After receiving interesting answers to this question (see also this question), I wish to concentrate on the following special case: Let $A \subseteq B=k[x,y]$, $k$ is a field of characteristic zero. Assume that $\dim(A)=\dim(B)$ (of course, $\dim(B)=2$).
Question 1: Is it possible to find a non-maximal ideal $J$ of $B=[x,y]$ such that $J \cap A$ is a maximal ideal of $A$?
The answer to question 1 is yes, with the following being an example of Youngsu:
$A=k[x,xy]$, $J=xk[x,y]=(x)_{k[x,y]}$ contracts to the maximal ideal $(x,xy)A=(x,xy)_{k[x,xy]}$.
So now I add the condition that $J$ is generated by two algebraically independent elements of $B$, but still gets an example: $A=k[x,y(y-1)]$, $J=xk[x,y]+y(y-1)k[x,y]=(x,y(y-1))_{k[x,y]}$ contracts to $xA+y(y-1)A=(x,y(y-1))_A$, which is clearly maximal in $A$. ($J$ is non-maximal in $B$ and also non-prime in $B$).
So now I ask:
Question 2: 'When' such $J$ (= two generated by two alg. ind. elements of $B$) must be maximal (or at least prime) in $B$, given its contraction $J \cap A$ is maximal in $A$?
Ideas for 'When':
(1) $A \subseteq B$ is integral: Not a good idea, since in my last example $A \subseteq B$ is integral, but $J$ is not a maximal ideal of $B$ (and also not a prime ideal of $B$).

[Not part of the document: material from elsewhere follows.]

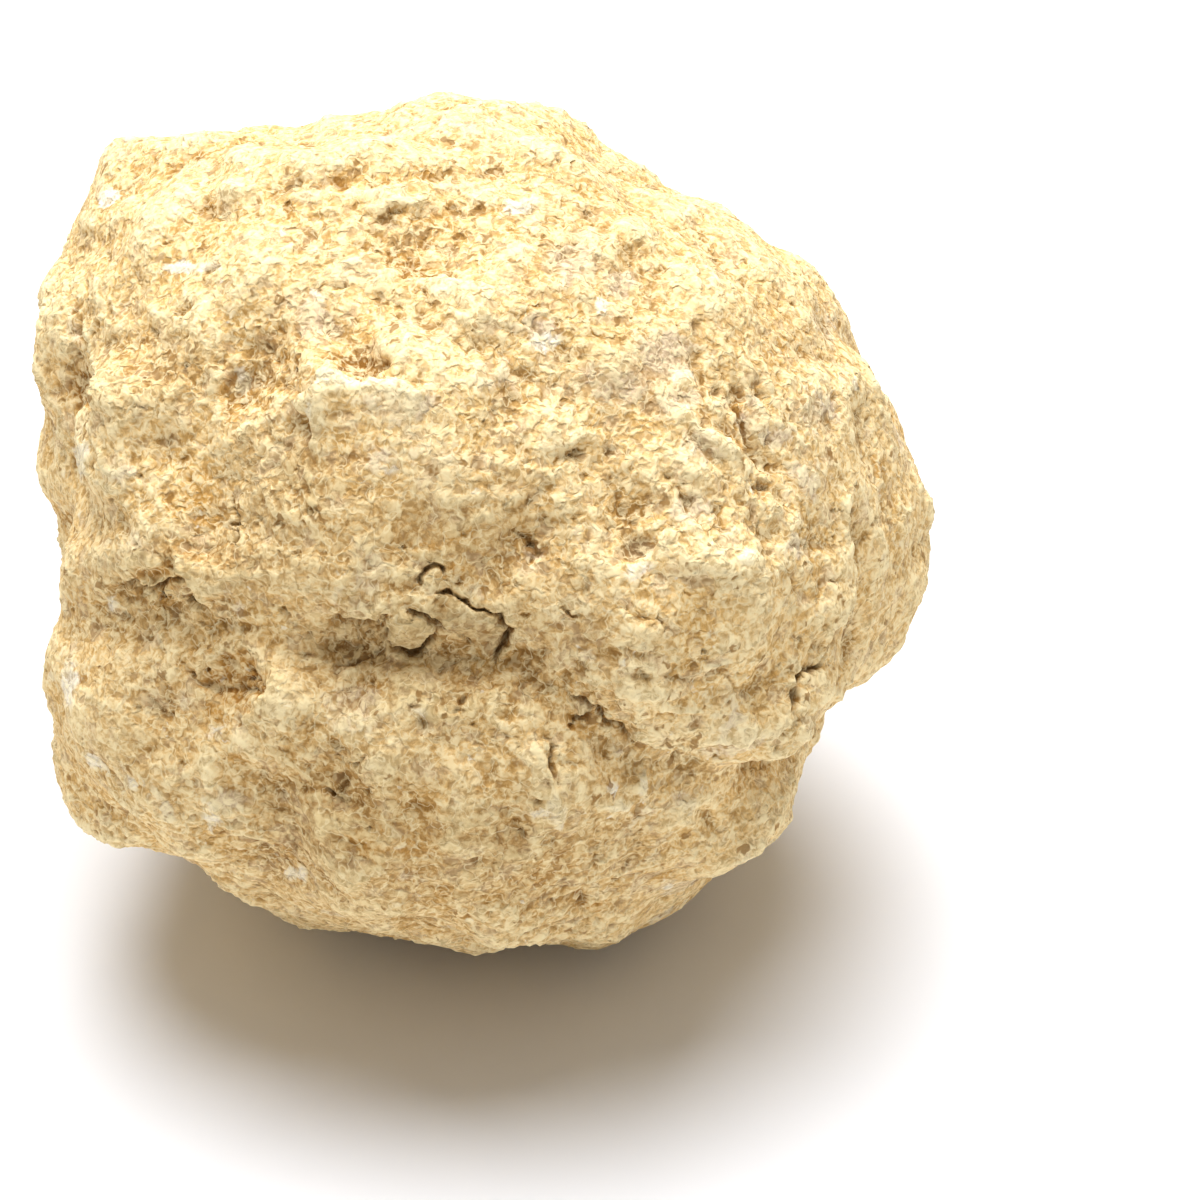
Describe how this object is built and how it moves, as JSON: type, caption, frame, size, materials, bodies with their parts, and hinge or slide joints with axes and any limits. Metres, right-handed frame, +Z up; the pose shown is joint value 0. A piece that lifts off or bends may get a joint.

(2) $A \subseteq B$ is flat: (I have not yet tried to figure out if $k[x,y(y-1)] \subseteq k[x,y]$ is flat or not). For faithfully flat extension $A \subseteq k[x,y]$, we have for every ideal $I$ of $A$: $Ik[x,y]\cap A=I$.
(3) $Q(A)=Q(B)$: I do not know if the fraction fields are relevant here.
(4) $A \subseteq B$ is separable: I think that in my last example the extension is not separable, but do not see any connection between my question and being separable.
Any hints and comments are welcome!